Big Brother Watch Team / June 6, 2025

  • A 64-year-old woman has launched a legal complaint after she was falsely accused of stealing less than £1’s worth of paracetamol by Home Bargains and wrongly added to a facial recognition watchlist
  • Big Brother Watch, who are supporting the woman, warned that live facial recognition is “turning shoppers into walking barcodes”
  • The woman’s daughter said her mother “has now been made to feel like a criminal because of facial recognition technology”
  • As covered in The Guardian, a 64-year-old woman has launched a legal complaint against Home Bargains and facial recognition company Facewatch after she was wrongly accused of stealing less than £1’s worth of paracetamol and blacklisted from shops in her area. Privacy rights campaigners Big Brother Watch, who are supporting the woman, have warned of the “devastating consequences” of facial recognition technology.

    Anna* was shopping in Home Bargains with her daughter Ria* when she was falsely accused of stealing paracetamol worth 39 pence and added to a facial recognition blacklist. She was publicly accused by staff of theft, had her bag searched, and her own personal paracetamol was confiscated. Facewatch, the providers of Home Bargains’ facial recognition technology, then attached Anna’s biometric profile to an alert accusing her of theft without conducting any independent verification of Home Bargains’ claims.

    Anna has made a legal complaint to the data protection regulator with the support of Big Brother Watch against both Home Bargains and Facewatch, and is being represented by data rights firm AWO. Big Brother Watch has warned that the technology is having a “profound and damaging impact […] on the the public’s rights” and that Anna is one of many people “caught up in a confusing net of privatised surveillance” as a result of retailers’ use of live facial recognition.

    Ria said her mother is now “scared to go shopping alone” and is “constantly worried” about being subject to further accusation. Her anxiety and trauma surrounding the incident have prompted her to receive counselling.

    Facial recognition technology allows shop security workers to covertly take images from CCTV feeds of people they suspect of wrongdoing and add them to facial recognition blacklists, causing an automated alert to staff if a so-called “subject of interest” enters the store. These individuals are blacklisted across all shops using Facewatch’s technology in the area.

    Home Bargains and Facewatch have previously been subject to a legal complaint after a teenage girl was misidentified by facial recognition in Manchester, searched, removed from the store, and told she was barred from a number of shops across the UK.

    The Information Commissioner also found in 2023 that Facewatch had breached data protection laws on 8 different counts. However, the then-Policing Minister Chris Philp, who had private meetings with the firm whilst it was under investigation, “lobbied” regulators to act “favourably” towards the company and vowed he would “do everything possible to promote [its] widespread use” at the time.

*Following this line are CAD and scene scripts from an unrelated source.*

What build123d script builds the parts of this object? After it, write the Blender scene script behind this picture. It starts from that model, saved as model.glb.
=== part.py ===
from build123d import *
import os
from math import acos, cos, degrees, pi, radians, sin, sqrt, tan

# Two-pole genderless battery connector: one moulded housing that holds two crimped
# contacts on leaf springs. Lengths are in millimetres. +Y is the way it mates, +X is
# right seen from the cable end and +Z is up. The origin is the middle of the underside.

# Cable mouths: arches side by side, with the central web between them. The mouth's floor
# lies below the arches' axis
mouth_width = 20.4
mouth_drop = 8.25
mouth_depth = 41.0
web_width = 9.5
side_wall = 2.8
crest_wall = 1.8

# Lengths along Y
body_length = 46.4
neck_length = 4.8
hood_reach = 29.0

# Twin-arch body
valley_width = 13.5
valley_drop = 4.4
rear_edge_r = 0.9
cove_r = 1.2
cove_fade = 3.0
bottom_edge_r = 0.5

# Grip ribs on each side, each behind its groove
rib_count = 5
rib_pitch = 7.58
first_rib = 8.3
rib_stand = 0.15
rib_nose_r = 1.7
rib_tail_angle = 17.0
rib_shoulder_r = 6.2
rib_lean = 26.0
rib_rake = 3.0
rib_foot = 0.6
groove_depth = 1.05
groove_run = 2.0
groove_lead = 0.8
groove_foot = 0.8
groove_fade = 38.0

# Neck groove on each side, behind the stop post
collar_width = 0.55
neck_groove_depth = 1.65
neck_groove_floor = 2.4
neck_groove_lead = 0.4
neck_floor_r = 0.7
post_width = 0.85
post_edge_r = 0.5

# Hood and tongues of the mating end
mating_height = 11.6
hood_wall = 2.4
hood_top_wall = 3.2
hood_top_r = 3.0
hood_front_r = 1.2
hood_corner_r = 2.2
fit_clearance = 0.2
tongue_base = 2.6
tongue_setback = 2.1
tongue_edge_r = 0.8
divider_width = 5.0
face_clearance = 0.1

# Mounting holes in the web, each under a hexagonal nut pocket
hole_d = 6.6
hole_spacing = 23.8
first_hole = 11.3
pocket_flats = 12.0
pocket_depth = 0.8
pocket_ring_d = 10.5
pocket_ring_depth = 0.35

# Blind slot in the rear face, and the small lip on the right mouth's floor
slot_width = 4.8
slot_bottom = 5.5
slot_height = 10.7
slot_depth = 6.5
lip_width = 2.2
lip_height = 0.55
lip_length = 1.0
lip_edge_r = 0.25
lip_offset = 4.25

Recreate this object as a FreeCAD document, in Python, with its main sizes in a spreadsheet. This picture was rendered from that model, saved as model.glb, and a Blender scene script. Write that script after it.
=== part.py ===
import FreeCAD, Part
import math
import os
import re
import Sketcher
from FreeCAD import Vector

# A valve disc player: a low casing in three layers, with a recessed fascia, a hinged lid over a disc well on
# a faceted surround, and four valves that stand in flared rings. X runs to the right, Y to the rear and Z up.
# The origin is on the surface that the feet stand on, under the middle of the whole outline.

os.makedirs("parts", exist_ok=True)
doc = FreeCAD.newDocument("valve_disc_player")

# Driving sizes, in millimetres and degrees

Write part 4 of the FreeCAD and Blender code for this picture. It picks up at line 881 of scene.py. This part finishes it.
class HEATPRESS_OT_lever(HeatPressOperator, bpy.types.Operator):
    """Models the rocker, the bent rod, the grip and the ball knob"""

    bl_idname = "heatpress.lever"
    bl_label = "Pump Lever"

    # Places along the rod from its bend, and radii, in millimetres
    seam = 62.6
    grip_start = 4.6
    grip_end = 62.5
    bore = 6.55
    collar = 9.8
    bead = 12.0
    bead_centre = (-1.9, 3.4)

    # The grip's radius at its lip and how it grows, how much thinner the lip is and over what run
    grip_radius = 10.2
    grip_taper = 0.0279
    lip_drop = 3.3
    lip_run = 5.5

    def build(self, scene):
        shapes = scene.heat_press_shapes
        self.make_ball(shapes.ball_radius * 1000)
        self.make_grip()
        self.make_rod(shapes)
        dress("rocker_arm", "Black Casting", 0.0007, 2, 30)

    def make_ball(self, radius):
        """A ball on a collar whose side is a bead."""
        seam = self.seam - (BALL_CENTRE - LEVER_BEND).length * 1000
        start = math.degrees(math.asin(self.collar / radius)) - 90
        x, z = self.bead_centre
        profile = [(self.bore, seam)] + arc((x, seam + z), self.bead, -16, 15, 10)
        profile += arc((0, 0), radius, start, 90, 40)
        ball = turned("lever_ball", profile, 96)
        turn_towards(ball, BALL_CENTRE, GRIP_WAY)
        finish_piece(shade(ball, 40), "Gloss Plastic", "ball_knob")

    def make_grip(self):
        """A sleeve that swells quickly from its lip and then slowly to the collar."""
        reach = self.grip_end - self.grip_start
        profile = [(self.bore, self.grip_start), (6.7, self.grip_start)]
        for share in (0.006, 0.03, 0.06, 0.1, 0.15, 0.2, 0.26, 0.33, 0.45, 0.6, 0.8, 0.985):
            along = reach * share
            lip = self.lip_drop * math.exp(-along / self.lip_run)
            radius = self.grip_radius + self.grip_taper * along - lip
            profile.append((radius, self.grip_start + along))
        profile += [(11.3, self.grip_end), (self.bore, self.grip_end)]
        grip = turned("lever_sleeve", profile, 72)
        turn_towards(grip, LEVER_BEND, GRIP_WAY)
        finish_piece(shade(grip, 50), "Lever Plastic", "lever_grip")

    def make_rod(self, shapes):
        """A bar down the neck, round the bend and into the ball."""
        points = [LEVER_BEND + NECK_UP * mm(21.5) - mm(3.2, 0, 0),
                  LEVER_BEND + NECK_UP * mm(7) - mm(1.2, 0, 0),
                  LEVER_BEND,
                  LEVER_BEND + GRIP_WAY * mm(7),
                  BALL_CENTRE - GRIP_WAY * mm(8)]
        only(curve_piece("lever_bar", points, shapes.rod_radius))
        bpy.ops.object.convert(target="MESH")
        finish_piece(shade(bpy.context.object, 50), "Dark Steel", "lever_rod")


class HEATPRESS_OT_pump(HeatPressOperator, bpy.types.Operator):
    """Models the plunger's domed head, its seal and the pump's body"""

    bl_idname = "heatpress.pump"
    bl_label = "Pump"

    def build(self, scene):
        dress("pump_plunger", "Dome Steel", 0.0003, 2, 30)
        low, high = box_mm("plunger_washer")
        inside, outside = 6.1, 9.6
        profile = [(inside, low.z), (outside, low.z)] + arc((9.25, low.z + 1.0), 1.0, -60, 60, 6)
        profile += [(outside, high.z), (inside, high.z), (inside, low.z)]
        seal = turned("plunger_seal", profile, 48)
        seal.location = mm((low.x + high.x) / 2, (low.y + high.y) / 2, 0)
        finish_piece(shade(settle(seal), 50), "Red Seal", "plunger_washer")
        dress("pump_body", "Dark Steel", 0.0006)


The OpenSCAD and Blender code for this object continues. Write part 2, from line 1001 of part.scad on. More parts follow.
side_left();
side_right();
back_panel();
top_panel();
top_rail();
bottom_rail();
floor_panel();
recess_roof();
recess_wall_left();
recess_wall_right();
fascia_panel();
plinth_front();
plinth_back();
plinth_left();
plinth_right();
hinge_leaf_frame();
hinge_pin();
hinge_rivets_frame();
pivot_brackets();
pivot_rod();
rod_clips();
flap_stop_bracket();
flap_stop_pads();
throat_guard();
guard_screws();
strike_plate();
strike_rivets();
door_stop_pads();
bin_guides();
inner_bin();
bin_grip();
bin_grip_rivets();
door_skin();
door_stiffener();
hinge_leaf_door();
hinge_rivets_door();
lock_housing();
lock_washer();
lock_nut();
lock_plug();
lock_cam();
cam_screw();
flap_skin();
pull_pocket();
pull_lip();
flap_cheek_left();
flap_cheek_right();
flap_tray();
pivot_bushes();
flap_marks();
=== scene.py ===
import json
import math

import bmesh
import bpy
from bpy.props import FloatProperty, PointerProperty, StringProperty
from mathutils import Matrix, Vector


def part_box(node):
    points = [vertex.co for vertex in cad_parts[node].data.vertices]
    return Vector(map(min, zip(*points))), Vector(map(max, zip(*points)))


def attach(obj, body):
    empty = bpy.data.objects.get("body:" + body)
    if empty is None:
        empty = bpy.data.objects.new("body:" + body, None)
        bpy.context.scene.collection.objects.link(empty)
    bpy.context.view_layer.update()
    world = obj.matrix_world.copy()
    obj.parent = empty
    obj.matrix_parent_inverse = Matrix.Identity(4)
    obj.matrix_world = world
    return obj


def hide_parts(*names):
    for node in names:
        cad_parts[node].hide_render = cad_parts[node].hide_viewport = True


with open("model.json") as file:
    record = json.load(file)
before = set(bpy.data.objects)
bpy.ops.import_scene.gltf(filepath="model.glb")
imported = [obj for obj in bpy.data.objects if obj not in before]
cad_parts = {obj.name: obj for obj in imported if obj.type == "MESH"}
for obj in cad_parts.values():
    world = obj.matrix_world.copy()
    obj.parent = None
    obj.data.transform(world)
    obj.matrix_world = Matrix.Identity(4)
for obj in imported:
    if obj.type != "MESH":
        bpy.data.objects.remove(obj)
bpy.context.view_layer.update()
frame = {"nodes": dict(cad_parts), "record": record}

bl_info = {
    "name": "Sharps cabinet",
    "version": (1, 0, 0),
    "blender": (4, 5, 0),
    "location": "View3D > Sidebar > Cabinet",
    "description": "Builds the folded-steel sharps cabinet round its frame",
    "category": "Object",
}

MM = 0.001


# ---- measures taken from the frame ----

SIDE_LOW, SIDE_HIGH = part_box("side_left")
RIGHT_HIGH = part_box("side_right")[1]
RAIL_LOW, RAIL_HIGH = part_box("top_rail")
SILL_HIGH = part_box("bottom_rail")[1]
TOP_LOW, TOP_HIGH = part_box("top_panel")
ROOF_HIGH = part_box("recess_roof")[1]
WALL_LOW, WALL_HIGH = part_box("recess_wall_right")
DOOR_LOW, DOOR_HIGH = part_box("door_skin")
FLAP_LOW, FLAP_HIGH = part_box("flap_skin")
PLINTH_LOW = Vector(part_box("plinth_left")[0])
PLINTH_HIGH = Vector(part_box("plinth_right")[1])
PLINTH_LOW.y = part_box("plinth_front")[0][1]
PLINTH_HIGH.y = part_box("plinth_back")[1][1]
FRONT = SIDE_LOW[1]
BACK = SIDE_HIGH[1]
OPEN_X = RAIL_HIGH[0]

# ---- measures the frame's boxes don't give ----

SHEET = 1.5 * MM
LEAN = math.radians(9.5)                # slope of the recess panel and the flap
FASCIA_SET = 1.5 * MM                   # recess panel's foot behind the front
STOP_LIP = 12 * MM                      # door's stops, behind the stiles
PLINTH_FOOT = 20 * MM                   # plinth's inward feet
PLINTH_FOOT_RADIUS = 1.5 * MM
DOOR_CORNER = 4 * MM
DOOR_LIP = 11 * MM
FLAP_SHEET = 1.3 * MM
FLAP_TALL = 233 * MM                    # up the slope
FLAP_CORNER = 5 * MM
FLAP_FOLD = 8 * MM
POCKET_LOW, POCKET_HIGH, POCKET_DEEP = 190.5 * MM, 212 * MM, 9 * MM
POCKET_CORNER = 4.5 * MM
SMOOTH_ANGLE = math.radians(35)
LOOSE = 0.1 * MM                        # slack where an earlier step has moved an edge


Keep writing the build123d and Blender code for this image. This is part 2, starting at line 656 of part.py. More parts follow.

    Home Bargains as well as a number of other shops including Southern Co-op supermarkets, Flannels, and Sports Direct have installed live facial recognition cameras in stores across the country. A recent trial of the technology by Asda sparked fierce backlash from customers.

    COMMENTS

    Madeleine Stone, Senior Advocacy Officer at Big Brother Watch, said:

    “Home Bargains and Facewatch are adding customers to secret watchlists with no due process, meaning innocent people like Anna* are being falsely accused, grossly mistreated and blacklisted from shops.

    Anna’s story is clear evidence of the profound and damaging impact facial recognition is having on the public’s rights. This technology turns shoppers into walking barcodes and makes us a nation of suspects, with devastating consequences for people’s lives when it inevitably makes mistakes. We are regularly hearing from and supporting distressed people who have been caught up in a confusing net of privatised surveillance, despite being entirely innocent.

    Deploying airport-style security checks in order to buy a pint of milk is hugely disproportionate and is leading to injustices with no clear remedy for those wrongly labelled as criminals by AI. The Government must urgently step in and stop retailers from subjecting shoppers to this Orwellian and discriminatory technology.”

    Ria*, Anna’s daughter, said:

    “Home Bargains’ use of facial recognition has had a serious and long lasting impact on my mum, leaving her scared to go shopping alone and tearful even remembering what she went through. Not only has it impacted her shopping, but her social life as well. She is constantly worried about being recorded and recognised everywhere she goes and is even having counselling to deal with the anxiety this has caused. My mum would never steal, but has now been made to feel like a criminal because of facial recognition technology. We hope this legal action will make other people aware of how dangerous this technology is and stop shops from using it.”

    Alex Lawrence-Archer, Solicitor at data rights firm AWO, said:

    “This complaint again highlights significant concerns with how Facewatch’s technology is impacting ordinary people in high street stores like Home Bargains. When the regulator investigated Facewatch previously, the company was told only to use its technology to catch serious or repeat offenders. This case shows that people can be added to the biometric watchlist for the most minor suspected offence, without being properly informed, and without having the chance to tell their side of the story. The ICO should urgently investigate whether Facewatch and its clients are complying with the directions it gave after its investigation in 2023.”

    *The woman and her daughter have chosen not to be named to protect their anonymity. We have used pseudonyms.